Auf jeden Fall. Ich glaube, es wird nicht einfach, weil die Krankheitsbilder teilweise sehr heftig sein werden, gerade was Krebs angeht. Aber wenn man die letzten Momente so schön wie möglich gestalten kann, ist das ein anderes Gefühl als in der Altenpflege, wo Palliativpatienten alleine gelassen werden, weil niemand Zeit hat.

Während der Coronakrise wurde viel über die Pflege geredet. Glauben Sie, das hilft?
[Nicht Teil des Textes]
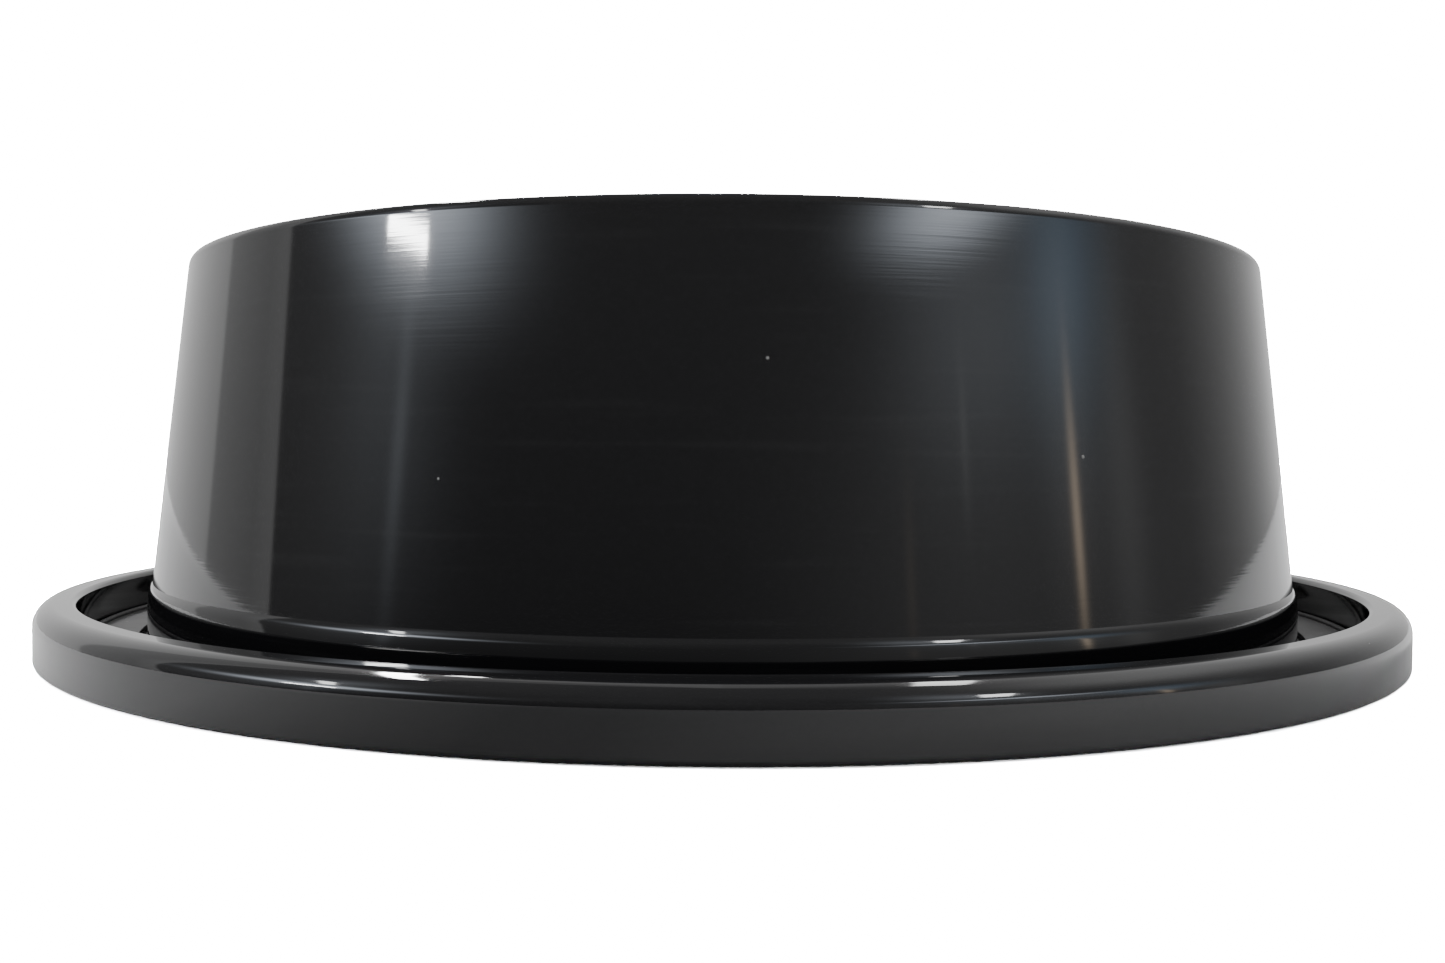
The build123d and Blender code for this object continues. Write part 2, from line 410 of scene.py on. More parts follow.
# %% [markdown]
# ## Button-head screws
# Each screw is a low domed head with a hexagon socket, and a shank that reaches into its
# insert. One screw is made from a cylinder: its lower rim is bevelled into the dome, the
# socket is cut with a six-sided cutter, and the shank is joined on. The rest are copies.

# %% Clamp screws
HEAD_R = 2.85 * MM
HEAD_H = 1.65 * MM
HEAD_DOME = 1.1 * MM
SHANK_R = 1.5 * MM
SHANK_POINT = 0.4 * MM
SHANK_OVERLAP = 0.2 * MM
SOCKET_CORNER_R = 1.155 * MM
SOCKET_DEPTH = 1.0 * MM

screw_low, screw_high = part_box("retaining_screws")
head_z = screw_low[2]
shank_tip_z = screw_high[2]


def upright_cylinder(name, sides, radius, low_z, high_z):
    """A cylinder at the first screw's place between two heights."""
    deselect_all()
    middle = (low_z + high_z) / 2
    bpy.ops.mesh.primitive_cylinder_add(
        vertices=sides, radius=radius, depth=high_z - low_z, location=(SCREW_CIRCLE_R, 0, middle))
    piece = bpy.context.object
    piece.name = name
    fix_place(piece)
    return piece


def round_rim(piece, height, offset, steps):
    """Bevels the rim of a cylinder at one height."""
    edit(piece)
    select_edges(piece, lambda co: abs(co.z - height) < NEAR)
    bpy.ops.mesh.bevel(offset=offset, offset_type="OFFSET", segments=steps, profile=0.5)
    leave_edit()


head = upright_cylinder("screw_head", 48, HEAD_R, head_z, head_z + HEAD_H)
round_rim(head, head_z, HEAD_DOME, 6)
cut_away(head, upright_cylinder("socket", 6, SOCKET_CORNER_R, head_z - MM, head_z + SOCKET_DEPTH))
shank = upright_cylinder("shank", HOLE_STEPS, SHANK_R, head_z + HEAD_H - SHANK_OVERLAP, shank_tip_z)
round_rim(shank, shank_tip_z, SHANK_POINT, 1)
use_modifier(head, "BOOLEAN", object=shank, operation="UNION", solver="EXACT")
bpy.data.objects.remove(shank)
clamp_screws = joined(copies_round(head, SCREWS, "screw"), "clamp_screws")
smooth(clamp_screws, 40)
print(f"clamp screws: {len(clamp_screws.data.polygons)} faces")

# %% [markdown]
# ## The rubber sheet
# The splash baffle is cut from one sheet. Its outer band is held under the clamp ring, and
# twelve flaps reach in to a small round hole. Each slit ends in a round hole, so that the
# rubber doesn't tear. A flap bends at its root: it gets many cross lines there, so that
# the bend is a smooth curve and not a fold.

# %% Rubber band held by the clamp
FLAPS = 12
HALF_PITCH = pi / FLAPS
HINGE_R = 60.0 * MM
TIP_R = 12.0 * MM
SLIT_HALF = 0.6 * MM
TEAR_STOP_R = 2.0 * MM
SEAM_R = 66.8 * MM
EDGE_SOFT = 0.35 * MM

band_low, band_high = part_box("baffle_ring")
sheet_low = band_low[2]
sheet_high = band_high[2]
sheet_mid = (sheet_low + sheet_high) / 2
rubber_t = sheet_high - sheet_low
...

Meine Hoffnung ist, dass man aufwacht. Die Bezahlung muss attraktiver werden. Die meisten Krankenhäuser haben Tarifverträge, aber in den Pflegeeinrichtungen wird häufig an den Lohnuntergrenzen gearbeitet. Da sind wir mit den Gewerkschaften dran. Aber Geld ist nicht alles. Es braucht einen besseren Personalschlüssel.

Was hat sich geändert, nachdem Sie den Betriebsrat gegründet hatten?

Wir haben den Tarifvertrag vorangetrieben, der seit dem ersten Juni gilt. Das hat enorme Kraft gekostet. Wir mussten sogar streiken. Jetzt sind die Dienstpläne nicht mehr willkürlich. Wir achten darauf, dass Arbeitszeiten und Ruhezeiten eingehalten werden. Auch bei Kündigungen muss der Betriebsrat angehört werden.

Ein Tag Streik hat gereicht?

Ja, das war ein tolles Erlebnis. Wir wussten vorher nicht, wer kommt. Aber es hat ein Zeichen gesetzt. Das hat ausgereicht. Wir haben auch die Presse mobilisiert. Dann ist die Politik aufgeschreckt und hat gefragt: Was ist denn bei euch los?

Hat sich die Leitungsebene inzwischen mit dem Betriebsrat arrangiert?

Ja, man merkt, dass die Zusammenarbeiten gut ist. Eigentlich schade, dass ich gerade jetzt gehe, wo es so gut läuft. Das sagt auch meine Chefin.